More broadly, New Yorker fact writers (as the reporters are sometimes called) worry about Gottlieb’s attitude toward their craft. “Here is a magazine whose central strength since World War II has been journalism,” says one, “being edited by a man who doesn’t care about journalism.”

Though Gottlieb often speaks disparagingly of journalists as a species, he has published some exceptional reporters in the New Yorker for the first time--David Rieff on Miami, Jonathan Kozol on the homeless, William Finnegan on South Africa, William Greider on the Federal Reserve, Raymond Bonner on Peru. And the reporters he inherited hardly have been shut out: James Lardner on the Betamax case, Robert Shaplen on the Philippines, Susan Sheehan on New Guinea and Elizabeth Drew, several times, on politics and government.

Advertisement

Still, now that the Gottlieb shtick has become more familiar to those around the office, even the things that once were welcomed--his directness, his informality--are analyzed and not fully trusted.

Such talk, as Gottlieb must understand, comes with the territory he inherited. To pass the time, they used to put Shawn on the couch too. The old man’s eccentricities were at least as pronounced. They were just very different ones, symbolic of an age and sensibility no less than Gottlieb’s are today.

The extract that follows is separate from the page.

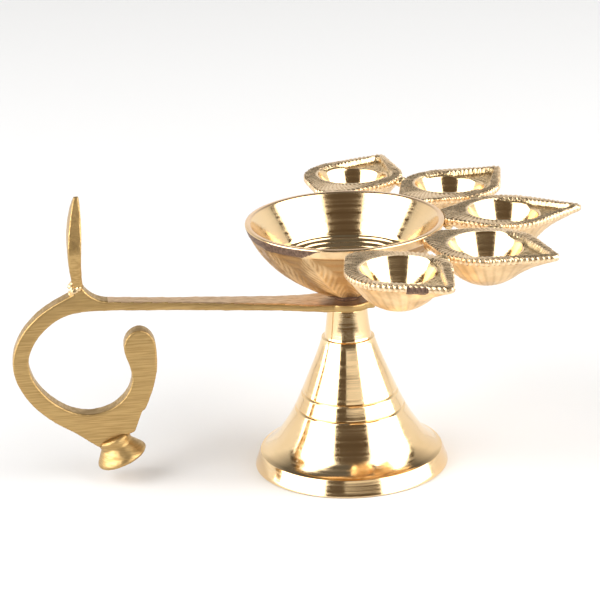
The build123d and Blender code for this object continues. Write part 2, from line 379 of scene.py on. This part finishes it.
# %% Stud
STUD_RADIUS, PITCH, THREAD_DEPTH = 2.98, 1.0, 0.45
THREAD_LOW, THREAD_HIGH = 46.4, 64.2
stud_section = [
    (0.0, 45.5), (2.2, 45.5), *straight((STUD_RADIUS, 46.2), (STUD_RADIUS, 64.4), 150), (2.3, 65.0), (0.0, 65.0)
]
stud = turned("threaded_stud", stud_section, 48)
for vertex in stud.data.vertices:
    x, y, z = vertex.co / MM
    reach = math.hypot(x, y)
    if reach > 2.5 and THREAD_LOW < z < THREAD_HIGH:
        climb = (z / PITCH - math.atan2(y, x) / math.tau) % 1.0
        cut = THREAD_DEPTH * abs(2 * climb - 1)
        vertex.co.x *= (reach - cut) / reach
        vertex.co.y *= (reach - cut) / reach
stud.data.materials.append(ringed_brass)
smooth(stud, 40)
keep(stud, "screw", "turned_brass", "stud")

# %% [markdown]
# ## Bowl
#
# Outside, the bowl keeps its cast relief: twelve tall petals that lean a little, each with a midrib and curved
# veins. Inside it is turned: a bright cone, an edge, and a shallow dish with six cut rings. The relief is a
# height drawn over the turned skin, because each petal flows round the bowl and into its neighbour. The seat
# over the handle's eye is painted dark with the filed brass, as painted shade for the recess between the bowl
# and the eye, and a filed band runs along a quarter of the rim.

# %% Bowl
PETALS, PETAL_LEAN = 12, 0.55
RELIEF_LOW, RELIEF_HIGH = 59.2, 81.2
DISH_RINGS, RING_DEPTH, RING_HALF = (21.0, 19.2, 17.0, 14.6, 11.6, 7.4), 0.36, 0.32
# Below this height the bowl's outside takes the dark filed brass: painted shade for the recess over the
# handle's eye.
SHADED_SEAT_TOP = 60.8
BAND_MIDDLE, BAND_HALF, BAND_FADE, BAND_LOW = 211, 39, 13, 80.7
OUTSIDE, DARK, DISH, RIM = range(1, 5)


def petal_relief(turn, rise):
    """Depth in millimetres below the skin at an angle and a height fraction from 0 to 1."""
    across = (turn * PETALS / math.tau + PETAL_LEAN * rise) % 1.0 - 0.5
    half = 0.50 * max(math.sin(math.pi * min(1.0, 0.12 + 0.88 * rise)), 0.0) ** 0.55 + 0.001
    inside = abs(across) / half
    if inside > 1.0:
        return 0.75 - 0.12 * math.cos(8 * math.tau * rise)
    crown = 0.10 + 0.62 * inside ** 2.6
    vein = 0.5 + 0.5 * math.cos(math.tau * (rise * 10.0 - 3.4 * inside))
    midrib = max(0.0, 1.0 - inside * 7.0)
    return crown + 0.30 * vein * (1.0 - midrib) * min(1.0, 2.5 * (1.0 - inside)) - 0.10 * midrib


bowl_outside = flowing(
    [(6.6, 59.3), (8.6, 60.1), (12.0, 61.95), (16.0, 64.15), (20.0, 66.95), (24.0, 70.4), (28.0, 75.1),
     (30.9, 80.0), (32.3, 83.5)], 12
)
dish = []
for point in flowing([(22.0, 71.8), (20.0, 70.9), (15.0, 69.3), (8.0, 68.45), (0.0, 68.2)], 20):
    cut = sum(math.exp(-((point[0] - ring) / RING_HALF) ** 2) for ring in DISH_RINGS)
    dish.append((point[0], point[1] - RING_DEPTH * cut))
bowl_section = [
    (0.0, 65.1), (3.05, 65.1), (3.05, 57.65), (3.2, 57.6), (4.15, 57.62), (4.2, 57.8), (4.2, 58.9),
    (4.5, 59.12), *bowl_outside,
    (32.36, 83.8), (32.2, 84.1), (31.9, 84.2), (31.2, 84.2), (30.7, 84.15), (30.45, 83.9),
    *straight((30.3, 83.7), (22.3, 72.4), 16), (22.1, 72.1), *dish,
]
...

“Rather than God being traded for the Devil,” goes one knowing line about the transition, “they’ve traded one set of psychoses for another.”

Fussy Devotion

But really now. Does any magazine warrant such reverent scrutiny, such fussy devotion, such gnashing of teeth?

For reasons not quite knowable, the New Yorker’s readers feel a special relationship to the magazine--a mixture of habit, of membership, of kinship, even of personal obligation.

To keep such readers and such standards in a world that beckons compromise, and to celebrate its 75th anniversary at the turn of the century, who knows what Faustian bargains the New Yorker may have to strike?